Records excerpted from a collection

•••••

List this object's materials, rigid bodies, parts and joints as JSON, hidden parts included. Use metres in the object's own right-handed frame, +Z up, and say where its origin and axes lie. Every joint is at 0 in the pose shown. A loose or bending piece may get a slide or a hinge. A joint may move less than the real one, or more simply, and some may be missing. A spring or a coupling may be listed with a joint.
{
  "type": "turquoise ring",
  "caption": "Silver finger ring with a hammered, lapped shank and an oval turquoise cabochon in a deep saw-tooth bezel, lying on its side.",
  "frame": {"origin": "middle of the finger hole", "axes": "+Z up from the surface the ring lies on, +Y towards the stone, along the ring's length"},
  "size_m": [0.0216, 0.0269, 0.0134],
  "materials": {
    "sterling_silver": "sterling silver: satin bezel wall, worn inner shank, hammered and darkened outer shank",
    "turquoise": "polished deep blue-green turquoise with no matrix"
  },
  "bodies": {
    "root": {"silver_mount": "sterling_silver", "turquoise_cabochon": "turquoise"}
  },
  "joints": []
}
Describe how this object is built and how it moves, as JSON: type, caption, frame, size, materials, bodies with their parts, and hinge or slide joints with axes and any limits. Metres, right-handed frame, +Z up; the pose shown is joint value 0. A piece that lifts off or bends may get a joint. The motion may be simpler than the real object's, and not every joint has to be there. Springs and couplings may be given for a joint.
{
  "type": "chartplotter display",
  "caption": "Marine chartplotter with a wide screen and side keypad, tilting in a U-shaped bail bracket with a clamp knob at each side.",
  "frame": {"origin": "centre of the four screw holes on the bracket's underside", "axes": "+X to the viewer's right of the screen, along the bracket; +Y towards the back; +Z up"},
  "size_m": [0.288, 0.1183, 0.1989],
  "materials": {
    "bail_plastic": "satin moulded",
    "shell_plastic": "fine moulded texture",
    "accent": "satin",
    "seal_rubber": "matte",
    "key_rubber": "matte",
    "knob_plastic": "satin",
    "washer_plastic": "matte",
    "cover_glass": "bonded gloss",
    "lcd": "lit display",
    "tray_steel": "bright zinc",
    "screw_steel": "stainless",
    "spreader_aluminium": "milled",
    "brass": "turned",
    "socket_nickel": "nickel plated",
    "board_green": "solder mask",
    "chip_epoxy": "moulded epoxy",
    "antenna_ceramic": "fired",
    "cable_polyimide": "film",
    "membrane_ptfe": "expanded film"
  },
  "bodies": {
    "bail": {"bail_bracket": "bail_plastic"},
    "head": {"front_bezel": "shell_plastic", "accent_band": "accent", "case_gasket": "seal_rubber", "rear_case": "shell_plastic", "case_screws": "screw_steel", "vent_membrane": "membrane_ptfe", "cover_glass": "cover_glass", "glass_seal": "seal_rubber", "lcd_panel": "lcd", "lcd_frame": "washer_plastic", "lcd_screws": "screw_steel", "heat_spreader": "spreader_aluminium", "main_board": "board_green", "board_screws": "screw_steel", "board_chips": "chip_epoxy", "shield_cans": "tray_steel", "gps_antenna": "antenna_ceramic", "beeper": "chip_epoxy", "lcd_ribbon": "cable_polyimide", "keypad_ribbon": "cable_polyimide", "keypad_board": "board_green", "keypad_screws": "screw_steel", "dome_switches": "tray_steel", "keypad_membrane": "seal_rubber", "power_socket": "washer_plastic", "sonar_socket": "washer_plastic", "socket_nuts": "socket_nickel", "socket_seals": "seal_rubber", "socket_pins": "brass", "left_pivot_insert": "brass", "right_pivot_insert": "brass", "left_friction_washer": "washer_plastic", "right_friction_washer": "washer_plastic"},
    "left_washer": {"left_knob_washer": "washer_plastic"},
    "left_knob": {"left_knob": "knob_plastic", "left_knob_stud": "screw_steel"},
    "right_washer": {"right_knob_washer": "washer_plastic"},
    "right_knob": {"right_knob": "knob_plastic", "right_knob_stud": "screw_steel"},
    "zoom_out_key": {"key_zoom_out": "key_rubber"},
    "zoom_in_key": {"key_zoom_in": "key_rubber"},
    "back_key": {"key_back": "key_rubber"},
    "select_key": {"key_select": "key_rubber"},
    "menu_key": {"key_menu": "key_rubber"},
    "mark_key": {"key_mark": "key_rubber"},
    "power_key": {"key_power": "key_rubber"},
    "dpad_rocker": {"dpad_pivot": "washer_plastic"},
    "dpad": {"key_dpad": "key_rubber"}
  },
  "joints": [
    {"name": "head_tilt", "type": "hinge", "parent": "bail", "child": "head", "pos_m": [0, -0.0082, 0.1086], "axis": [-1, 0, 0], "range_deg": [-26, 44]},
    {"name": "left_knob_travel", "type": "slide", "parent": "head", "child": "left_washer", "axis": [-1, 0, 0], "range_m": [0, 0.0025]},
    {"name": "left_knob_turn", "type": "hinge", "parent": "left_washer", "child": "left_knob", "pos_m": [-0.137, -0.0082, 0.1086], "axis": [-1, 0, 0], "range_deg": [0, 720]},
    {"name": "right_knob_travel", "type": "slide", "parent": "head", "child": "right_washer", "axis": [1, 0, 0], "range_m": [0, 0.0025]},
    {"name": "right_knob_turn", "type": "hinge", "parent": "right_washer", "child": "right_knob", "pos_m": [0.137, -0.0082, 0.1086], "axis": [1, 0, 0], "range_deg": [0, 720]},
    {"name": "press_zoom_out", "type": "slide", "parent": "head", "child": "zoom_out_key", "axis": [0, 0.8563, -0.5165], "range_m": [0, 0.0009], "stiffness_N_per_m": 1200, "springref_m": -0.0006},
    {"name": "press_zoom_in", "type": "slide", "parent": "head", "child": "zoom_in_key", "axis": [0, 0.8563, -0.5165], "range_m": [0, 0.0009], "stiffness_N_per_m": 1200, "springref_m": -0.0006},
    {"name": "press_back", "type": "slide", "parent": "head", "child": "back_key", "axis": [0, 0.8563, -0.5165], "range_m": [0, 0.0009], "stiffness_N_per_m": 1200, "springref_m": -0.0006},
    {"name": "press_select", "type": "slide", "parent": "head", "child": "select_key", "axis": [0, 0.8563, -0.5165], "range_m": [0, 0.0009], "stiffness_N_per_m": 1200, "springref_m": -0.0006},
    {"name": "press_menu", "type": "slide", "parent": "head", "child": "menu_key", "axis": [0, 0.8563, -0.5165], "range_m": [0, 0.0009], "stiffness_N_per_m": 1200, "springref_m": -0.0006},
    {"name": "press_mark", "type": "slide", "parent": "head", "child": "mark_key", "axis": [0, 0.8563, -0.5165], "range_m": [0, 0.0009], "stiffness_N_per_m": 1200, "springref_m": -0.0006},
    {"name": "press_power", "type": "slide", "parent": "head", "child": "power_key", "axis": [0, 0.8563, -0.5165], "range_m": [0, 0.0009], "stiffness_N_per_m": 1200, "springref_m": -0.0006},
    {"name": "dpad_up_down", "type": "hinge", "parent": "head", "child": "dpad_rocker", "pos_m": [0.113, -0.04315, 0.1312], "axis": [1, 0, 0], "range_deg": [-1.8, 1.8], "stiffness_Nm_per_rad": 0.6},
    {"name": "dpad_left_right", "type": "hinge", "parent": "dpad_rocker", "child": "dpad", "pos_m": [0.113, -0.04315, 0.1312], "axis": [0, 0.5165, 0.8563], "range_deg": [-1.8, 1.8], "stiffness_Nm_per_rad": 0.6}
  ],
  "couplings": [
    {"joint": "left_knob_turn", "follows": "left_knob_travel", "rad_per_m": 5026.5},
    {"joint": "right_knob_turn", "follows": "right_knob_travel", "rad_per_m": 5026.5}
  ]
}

•••••

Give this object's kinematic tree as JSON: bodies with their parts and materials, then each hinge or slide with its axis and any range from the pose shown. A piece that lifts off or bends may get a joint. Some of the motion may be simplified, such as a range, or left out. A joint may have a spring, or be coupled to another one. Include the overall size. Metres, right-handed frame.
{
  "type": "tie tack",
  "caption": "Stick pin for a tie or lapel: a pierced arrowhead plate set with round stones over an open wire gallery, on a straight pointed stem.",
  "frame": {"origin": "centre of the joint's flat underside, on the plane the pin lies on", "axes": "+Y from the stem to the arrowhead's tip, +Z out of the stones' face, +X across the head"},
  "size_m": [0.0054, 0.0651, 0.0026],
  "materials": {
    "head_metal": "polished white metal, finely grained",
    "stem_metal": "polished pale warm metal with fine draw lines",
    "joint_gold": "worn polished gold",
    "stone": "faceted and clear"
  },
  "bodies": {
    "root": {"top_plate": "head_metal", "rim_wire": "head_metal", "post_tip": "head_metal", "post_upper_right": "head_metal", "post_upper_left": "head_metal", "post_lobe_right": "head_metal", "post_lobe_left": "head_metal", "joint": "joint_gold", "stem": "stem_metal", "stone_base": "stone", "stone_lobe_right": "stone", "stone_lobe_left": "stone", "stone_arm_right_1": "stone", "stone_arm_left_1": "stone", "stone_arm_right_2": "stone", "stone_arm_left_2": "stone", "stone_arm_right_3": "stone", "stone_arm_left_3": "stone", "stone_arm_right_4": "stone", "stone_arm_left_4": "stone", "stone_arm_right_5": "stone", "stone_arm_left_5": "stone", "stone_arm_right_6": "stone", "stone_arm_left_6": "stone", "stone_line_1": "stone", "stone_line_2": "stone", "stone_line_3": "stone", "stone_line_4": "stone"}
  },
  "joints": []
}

•••••

» **Task objective**: Your task is to pick out every line with the string "this" and copy it.

» **The output**:
List this object's materials, rigid bodies, parts and joints as JSON, hidden parts included. Use metres in the object's own right-handed frame, +Z up, and say where its origin and axes lie. Every joint is at 0 in the pose shown. A loose or bending piece may get a slide or a hinge. A joint may move less than the real one, or more simply, and some may be missing. A spring or a coupling may be listed with a joint.
Describe how this object is built and how it moves, as JSON: type, caption, frame, size, materials, bodies with their parts, and hinge or slide joints with axes and any limits. Metres, right-handed frame, +Z up; the pose shown is joint value 0. A piece that lifts off or bends may get a joint. The motion may be simpler than the real object's, and not every joint has to be there. Springs and couplings may be given for a joint.
Give this object's kinematic tree as JSON: bodies with their parts and materials, then each hinge or slide with its axis and any range from the pose shown. A piece that lifts off or bends may get a joint. Some of the motion may be simplified, such as a range, or left out. A joint may have a spring, or be coupled to another one. Include the overall size. Metres, right-handed frame.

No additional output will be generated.